● Directions:
Repeat exactly the lines of the entries below from the one with "origin = footprint_centre(nodes)" through the one with "before = set(bpy.data.objects)", both ends included, and nothing else.

● Items from a data source:
========================
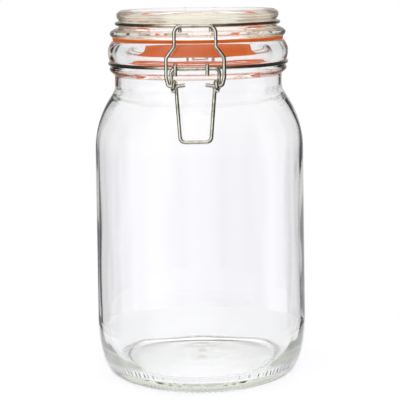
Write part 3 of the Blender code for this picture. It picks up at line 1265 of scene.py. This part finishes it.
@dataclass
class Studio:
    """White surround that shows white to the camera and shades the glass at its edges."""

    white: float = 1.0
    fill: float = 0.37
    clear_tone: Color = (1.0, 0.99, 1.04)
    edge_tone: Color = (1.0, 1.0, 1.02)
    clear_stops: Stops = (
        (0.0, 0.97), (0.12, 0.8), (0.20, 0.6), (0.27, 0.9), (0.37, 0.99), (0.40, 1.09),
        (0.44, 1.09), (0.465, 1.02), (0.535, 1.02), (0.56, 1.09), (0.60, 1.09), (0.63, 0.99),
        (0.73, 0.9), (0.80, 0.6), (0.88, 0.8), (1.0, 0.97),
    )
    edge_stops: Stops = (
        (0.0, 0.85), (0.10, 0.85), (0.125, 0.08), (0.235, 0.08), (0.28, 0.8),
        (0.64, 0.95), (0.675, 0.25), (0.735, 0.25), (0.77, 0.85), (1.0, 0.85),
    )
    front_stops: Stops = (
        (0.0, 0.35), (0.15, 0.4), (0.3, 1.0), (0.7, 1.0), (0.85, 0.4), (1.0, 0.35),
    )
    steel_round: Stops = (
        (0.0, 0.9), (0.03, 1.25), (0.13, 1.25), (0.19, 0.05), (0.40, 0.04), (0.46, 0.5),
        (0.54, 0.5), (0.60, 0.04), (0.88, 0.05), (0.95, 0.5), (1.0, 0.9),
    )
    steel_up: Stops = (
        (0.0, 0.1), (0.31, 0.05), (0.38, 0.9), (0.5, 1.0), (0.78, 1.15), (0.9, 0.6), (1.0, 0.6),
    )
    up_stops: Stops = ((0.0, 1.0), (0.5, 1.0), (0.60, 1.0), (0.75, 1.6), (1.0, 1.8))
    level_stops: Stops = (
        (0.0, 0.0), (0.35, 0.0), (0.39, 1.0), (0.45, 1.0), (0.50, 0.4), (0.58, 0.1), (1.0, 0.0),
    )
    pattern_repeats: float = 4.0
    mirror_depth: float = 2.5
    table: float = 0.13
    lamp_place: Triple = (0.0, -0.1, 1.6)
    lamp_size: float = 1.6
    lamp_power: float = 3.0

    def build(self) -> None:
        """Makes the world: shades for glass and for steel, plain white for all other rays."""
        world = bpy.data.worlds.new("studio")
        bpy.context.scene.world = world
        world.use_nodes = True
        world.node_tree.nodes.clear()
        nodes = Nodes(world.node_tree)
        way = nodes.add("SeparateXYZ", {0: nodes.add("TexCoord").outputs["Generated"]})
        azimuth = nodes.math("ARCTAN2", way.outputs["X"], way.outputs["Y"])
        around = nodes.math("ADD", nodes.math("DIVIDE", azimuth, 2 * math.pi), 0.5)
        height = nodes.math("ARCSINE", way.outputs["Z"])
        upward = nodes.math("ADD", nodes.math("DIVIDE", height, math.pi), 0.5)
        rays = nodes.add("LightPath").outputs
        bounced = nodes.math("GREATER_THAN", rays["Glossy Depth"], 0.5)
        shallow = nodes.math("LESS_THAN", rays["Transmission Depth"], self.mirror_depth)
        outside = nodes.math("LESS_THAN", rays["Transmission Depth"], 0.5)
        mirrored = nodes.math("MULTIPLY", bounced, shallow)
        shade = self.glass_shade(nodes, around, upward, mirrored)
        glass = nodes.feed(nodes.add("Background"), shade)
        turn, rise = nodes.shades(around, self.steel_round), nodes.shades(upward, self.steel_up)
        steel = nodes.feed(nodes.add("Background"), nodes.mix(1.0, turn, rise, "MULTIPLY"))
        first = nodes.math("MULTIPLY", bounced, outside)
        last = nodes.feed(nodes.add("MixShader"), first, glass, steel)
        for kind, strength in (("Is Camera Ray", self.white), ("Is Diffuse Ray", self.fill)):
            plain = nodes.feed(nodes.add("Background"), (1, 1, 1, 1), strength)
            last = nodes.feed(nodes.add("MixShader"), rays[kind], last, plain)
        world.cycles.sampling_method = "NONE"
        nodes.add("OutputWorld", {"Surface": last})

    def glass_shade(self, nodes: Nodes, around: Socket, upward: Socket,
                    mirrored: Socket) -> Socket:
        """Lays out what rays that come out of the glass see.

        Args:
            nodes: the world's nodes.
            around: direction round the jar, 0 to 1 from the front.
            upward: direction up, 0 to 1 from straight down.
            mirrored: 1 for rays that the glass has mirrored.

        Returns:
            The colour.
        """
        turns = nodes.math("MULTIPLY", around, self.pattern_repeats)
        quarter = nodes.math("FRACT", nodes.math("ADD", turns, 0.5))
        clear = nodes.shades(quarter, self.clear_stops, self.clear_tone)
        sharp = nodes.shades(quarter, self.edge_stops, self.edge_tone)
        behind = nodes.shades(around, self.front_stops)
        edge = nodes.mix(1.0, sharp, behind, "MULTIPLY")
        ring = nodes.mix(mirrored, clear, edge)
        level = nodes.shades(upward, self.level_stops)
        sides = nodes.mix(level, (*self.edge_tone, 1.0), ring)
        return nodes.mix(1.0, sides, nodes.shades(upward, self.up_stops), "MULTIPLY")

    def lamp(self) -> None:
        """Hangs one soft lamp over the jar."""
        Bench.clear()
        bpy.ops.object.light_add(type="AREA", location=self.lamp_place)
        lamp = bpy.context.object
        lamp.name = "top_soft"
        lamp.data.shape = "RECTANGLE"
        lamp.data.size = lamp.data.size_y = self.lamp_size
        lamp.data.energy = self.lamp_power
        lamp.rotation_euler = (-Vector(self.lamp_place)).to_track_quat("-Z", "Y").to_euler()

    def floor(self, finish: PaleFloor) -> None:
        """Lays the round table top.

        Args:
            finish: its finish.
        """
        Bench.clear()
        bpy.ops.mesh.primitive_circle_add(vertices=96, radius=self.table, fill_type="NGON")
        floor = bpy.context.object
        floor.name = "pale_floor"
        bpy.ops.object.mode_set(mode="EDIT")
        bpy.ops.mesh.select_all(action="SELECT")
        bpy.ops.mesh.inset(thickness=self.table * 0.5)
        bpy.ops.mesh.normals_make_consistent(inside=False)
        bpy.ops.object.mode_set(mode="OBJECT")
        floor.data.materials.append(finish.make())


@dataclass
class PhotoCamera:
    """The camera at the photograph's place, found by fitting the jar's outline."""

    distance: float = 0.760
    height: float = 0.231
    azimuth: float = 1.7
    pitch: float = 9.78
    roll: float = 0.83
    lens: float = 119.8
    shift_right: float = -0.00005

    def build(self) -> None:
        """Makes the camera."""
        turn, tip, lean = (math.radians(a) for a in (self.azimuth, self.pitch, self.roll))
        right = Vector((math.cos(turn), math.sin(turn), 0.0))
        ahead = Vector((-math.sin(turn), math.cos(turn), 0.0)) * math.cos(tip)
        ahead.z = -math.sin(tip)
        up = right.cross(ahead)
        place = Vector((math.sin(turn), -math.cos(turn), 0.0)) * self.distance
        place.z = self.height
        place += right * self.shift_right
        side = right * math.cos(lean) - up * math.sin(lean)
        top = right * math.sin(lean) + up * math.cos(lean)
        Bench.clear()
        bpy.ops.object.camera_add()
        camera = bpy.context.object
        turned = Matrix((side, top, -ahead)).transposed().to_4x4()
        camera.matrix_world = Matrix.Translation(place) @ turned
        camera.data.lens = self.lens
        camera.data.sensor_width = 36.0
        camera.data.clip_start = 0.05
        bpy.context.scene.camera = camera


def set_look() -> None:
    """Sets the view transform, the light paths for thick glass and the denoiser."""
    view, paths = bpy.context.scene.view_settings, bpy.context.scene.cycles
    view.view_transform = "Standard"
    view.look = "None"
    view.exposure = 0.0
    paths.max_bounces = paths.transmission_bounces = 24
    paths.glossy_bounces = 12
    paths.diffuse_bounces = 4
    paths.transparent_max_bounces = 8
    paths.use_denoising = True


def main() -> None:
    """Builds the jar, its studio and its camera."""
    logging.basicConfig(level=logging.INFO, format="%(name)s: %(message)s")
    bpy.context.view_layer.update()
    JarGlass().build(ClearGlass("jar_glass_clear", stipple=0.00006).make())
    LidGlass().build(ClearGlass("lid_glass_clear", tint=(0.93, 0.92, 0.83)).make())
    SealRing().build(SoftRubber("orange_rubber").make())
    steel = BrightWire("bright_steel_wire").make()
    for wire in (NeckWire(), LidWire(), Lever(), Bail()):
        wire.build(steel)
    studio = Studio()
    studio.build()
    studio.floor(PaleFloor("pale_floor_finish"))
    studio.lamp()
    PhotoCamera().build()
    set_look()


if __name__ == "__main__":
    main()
========================
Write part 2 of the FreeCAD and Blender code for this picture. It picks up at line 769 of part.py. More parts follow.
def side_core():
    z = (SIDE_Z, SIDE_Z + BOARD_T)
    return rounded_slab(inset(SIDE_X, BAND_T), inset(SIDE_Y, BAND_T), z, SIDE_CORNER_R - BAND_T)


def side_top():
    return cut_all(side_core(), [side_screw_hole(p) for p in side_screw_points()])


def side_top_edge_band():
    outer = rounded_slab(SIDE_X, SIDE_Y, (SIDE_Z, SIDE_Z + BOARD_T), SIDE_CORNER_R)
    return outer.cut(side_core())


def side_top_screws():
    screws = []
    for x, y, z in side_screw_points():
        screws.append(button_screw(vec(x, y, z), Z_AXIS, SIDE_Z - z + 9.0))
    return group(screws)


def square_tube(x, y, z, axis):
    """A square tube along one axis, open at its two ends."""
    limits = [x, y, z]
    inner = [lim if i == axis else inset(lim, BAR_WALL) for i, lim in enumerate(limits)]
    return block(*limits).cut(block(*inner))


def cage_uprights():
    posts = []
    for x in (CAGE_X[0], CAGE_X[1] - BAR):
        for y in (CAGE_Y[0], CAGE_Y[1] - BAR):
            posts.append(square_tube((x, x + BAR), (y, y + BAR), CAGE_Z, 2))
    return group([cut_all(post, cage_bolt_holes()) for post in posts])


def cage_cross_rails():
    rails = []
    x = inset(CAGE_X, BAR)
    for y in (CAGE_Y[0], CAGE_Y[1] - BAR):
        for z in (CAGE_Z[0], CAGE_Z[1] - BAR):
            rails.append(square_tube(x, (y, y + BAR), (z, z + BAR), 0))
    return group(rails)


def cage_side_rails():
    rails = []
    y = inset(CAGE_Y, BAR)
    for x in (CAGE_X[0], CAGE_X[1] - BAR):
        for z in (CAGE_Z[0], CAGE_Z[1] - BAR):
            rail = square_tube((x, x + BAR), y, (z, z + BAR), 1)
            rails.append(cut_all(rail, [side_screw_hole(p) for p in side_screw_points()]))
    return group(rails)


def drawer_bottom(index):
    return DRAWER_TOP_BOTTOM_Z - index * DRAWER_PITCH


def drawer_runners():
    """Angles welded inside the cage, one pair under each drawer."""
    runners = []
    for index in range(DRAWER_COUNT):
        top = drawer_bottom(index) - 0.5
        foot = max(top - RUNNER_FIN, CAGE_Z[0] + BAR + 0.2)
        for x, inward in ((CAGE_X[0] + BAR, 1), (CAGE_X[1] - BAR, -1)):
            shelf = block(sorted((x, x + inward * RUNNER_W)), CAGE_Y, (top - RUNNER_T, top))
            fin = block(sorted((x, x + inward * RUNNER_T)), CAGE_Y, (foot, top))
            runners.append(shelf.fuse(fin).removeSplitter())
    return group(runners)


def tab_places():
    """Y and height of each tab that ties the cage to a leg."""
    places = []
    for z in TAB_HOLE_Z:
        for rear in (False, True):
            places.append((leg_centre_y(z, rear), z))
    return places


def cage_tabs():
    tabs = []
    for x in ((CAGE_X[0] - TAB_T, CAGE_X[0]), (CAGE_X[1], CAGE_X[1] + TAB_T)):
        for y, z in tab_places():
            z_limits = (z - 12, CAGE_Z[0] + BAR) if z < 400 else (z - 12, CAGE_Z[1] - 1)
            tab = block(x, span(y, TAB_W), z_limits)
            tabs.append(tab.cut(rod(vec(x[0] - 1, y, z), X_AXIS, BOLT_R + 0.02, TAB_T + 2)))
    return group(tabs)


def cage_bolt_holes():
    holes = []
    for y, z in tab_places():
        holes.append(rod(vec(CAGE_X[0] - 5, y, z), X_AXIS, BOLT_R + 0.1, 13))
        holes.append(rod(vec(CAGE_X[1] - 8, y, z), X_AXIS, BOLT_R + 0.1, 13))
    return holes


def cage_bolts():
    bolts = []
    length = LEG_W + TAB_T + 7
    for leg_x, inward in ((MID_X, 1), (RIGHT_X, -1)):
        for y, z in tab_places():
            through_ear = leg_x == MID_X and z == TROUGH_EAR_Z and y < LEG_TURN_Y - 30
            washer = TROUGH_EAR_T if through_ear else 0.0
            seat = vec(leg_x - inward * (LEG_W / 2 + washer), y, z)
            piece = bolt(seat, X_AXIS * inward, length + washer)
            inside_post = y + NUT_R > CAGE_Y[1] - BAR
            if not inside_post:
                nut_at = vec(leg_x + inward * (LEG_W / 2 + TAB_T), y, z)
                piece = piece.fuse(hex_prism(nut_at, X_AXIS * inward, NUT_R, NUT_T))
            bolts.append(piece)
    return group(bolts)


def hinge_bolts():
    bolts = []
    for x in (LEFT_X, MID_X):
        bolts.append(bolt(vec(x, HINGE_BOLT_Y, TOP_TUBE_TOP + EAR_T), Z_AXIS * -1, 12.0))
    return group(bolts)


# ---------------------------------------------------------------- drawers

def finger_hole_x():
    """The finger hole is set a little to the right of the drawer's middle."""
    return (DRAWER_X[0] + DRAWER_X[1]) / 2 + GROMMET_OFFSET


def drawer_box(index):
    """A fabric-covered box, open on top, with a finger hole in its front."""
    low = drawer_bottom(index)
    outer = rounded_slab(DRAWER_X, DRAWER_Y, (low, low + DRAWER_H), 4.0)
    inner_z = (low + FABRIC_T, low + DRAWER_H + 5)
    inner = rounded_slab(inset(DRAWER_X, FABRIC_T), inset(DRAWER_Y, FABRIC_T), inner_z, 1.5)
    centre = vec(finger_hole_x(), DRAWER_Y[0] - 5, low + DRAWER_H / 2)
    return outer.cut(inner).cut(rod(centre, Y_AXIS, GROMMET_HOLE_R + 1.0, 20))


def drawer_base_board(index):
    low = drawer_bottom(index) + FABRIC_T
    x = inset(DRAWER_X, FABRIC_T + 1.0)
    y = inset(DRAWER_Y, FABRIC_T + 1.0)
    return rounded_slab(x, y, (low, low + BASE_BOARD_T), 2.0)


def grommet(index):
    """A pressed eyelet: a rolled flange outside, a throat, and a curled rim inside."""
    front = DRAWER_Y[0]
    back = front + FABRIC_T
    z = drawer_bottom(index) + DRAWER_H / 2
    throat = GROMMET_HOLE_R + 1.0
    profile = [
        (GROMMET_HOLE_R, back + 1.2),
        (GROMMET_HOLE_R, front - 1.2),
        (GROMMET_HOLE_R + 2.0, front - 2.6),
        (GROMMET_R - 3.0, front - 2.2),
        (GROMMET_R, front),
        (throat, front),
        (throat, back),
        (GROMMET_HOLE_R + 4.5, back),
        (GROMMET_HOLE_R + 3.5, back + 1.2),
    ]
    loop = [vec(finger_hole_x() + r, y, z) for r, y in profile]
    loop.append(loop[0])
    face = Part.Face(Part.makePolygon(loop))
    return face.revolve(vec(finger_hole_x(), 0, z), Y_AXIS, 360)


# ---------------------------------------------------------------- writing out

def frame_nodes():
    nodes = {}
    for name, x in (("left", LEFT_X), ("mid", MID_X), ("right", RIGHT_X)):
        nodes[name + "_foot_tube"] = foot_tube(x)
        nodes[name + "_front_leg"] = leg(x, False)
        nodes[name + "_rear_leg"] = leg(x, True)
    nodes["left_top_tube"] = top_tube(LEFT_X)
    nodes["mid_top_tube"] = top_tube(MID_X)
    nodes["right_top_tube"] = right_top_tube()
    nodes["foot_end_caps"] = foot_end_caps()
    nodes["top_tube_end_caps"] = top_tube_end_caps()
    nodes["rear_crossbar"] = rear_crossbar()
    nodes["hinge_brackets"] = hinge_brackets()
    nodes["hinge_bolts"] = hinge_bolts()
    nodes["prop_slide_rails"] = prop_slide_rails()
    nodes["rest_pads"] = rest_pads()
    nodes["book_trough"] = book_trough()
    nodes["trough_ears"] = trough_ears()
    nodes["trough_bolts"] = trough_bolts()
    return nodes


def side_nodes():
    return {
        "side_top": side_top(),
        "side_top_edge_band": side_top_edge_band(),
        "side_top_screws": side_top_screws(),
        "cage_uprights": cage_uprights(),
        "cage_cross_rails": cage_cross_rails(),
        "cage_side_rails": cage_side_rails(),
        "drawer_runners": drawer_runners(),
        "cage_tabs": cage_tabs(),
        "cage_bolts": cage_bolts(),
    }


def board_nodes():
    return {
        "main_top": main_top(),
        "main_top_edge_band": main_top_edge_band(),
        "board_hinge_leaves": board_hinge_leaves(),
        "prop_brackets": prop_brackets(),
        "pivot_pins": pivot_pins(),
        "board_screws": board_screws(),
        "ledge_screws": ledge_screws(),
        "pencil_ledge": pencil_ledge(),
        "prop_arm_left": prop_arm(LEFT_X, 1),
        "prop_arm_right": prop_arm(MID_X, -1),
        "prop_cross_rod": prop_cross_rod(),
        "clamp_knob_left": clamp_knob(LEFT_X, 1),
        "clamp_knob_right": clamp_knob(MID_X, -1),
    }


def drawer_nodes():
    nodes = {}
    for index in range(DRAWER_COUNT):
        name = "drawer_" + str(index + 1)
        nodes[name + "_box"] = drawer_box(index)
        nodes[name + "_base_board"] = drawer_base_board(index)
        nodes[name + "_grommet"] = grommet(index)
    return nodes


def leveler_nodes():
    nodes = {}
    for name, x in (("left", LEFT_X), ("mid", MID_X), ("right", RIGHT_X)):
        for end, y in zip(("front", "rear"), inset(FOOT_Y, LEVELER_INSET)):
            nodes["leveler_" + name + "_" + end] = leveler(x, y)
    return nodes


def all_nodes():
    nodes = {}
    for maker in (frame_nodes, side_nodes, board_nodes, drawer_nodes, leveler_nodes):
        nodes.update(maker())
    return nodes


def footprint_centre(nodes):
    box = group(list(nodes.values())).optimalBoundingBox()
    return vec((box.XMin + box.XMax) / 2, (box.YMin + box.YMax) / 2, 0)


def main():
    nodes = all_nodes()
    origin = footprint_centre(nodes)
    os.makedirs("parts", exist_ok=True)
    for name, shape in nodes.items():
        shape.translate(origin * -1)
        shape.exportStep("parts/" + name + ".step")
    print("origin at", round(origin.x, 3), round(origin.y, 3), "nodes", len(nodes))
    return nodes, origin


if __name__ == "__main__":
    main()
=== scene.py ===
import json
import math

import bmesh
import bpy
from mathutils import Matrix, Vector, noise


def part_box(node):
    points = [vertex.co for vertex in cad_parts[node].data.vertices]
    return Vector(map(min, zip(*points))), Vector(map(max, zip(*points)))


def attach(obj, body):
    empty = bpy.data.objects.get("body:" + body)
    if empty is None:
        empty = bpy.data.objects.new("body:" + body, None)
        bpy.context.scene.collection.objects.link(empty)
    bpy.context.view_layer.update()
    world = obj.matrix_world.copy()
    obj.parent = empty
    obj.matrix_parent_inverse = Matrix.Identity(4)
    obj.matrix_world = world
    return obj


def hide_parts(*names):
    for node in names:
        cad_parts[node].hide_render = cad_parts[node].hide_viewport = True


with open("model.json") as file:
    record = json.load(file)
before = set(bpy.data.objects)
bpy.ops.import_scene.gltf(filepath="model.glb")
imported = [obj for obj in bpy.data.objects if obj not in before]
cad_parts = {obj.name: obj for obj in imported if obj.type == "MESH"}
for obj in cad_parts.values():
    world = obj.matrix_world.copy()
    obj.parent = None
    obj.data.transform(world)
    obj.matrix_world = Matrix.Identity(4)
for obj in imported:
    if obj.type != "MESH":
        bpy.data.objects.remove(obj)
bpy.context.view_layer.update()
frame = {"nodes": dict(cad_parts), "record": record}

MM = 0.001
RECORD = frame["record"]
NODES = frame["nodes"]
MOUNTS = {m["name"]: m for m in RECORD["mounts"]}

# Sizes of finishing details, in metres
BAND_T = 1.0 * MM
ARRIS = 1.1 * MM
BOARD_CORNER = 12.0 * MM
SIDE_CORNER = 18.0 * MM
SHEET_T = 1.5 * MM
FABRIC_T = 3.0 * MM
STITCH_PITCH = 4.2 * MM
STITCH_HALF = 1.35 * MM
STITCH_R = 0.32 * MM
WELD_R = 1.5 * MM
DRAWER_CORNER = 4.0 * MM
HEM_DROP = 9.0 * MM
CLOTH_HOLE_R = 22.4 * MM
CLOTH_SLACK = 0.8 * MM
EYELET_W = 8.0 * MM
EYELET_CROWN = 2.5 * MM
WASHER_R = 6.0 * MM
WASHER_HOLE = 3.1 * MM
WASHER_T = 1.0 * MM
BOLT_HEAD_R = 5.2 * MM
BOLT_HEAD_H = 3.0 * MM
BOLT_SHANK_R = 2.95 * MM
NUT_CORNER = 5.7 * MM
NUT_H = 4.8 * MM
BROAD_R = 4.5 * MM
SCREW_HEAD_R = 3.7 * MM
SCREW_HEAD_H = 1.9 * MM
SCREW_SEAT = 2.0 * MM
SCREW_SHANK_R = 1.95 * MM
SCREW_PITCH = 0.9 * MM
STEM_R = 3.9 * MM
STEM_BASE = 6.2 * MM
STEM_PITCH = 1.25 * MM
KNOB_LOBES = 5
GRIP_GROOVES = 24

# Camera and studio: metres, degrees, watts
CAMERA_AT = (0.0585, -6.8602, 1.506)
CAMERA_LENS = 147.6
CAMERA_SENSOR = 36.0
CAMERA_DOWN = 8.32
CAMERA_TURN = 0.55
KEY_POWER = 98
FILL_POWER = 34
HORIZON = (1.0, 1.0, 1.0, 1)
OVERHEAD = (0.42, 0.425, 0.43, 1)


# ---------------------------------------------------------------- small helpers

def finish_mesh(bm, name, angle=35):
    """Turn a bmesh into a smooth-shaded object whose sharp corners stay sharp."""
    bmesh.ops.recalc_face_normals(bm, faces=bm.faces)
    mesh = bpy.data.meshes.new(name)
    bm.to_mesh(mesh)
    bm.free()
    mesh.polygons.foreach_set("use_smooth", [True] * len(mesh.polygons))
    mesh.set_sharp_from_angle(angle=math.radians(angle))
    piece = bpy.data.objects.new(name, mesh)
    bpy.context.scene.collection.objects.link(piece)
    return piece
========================
● Correct output:
    origin = footprint_centre(nodes)
    os.makedirs("parts", exist_ok=True)
    for name, shape in nodes.items():
        shape.translate(origin * -1)
        shape.exportStep("parts/" + name + ".step")
    print("origin at", round(origin.x, 3), round(origin.y, 3), "nodes", len(nodes))
    return nodes, origin


if __name__ == "__main__":
    main()
=== scene.py ===
import json
import math

import bmesh
import bpy
from mathutils import Matrix, Vector, noise


def part_box(node):
    points = [vertex.co for vertex in cad_parts[node].data.vertices]
    return Vector(map(min, zip(*points))), Vector(map(max, zip(*points)))


def attach(obj, body):
    empty = bpy.data.objects.get("body:" + body)
    if empty is None:
        empty = bpy.data.objects.new("body:" + body, None)
        bpy.context.scene.collection.objects.link(empty)
    bpy.context.view_layer.update()
    world = obj.matrix_world.copy()
    obj.parent = empty
    obj.matrix_parent_inverse = Matrix.Identity(4)
    obj.matrix_world = world
    return obj


def hide_parts(*names):
    for node in names:
        cad_parts[node].hide_render = cad_parts[node].hide_viewport = True


with open("model.json") as file:
    record = json.load(file)
before = set(bpy.data.objects)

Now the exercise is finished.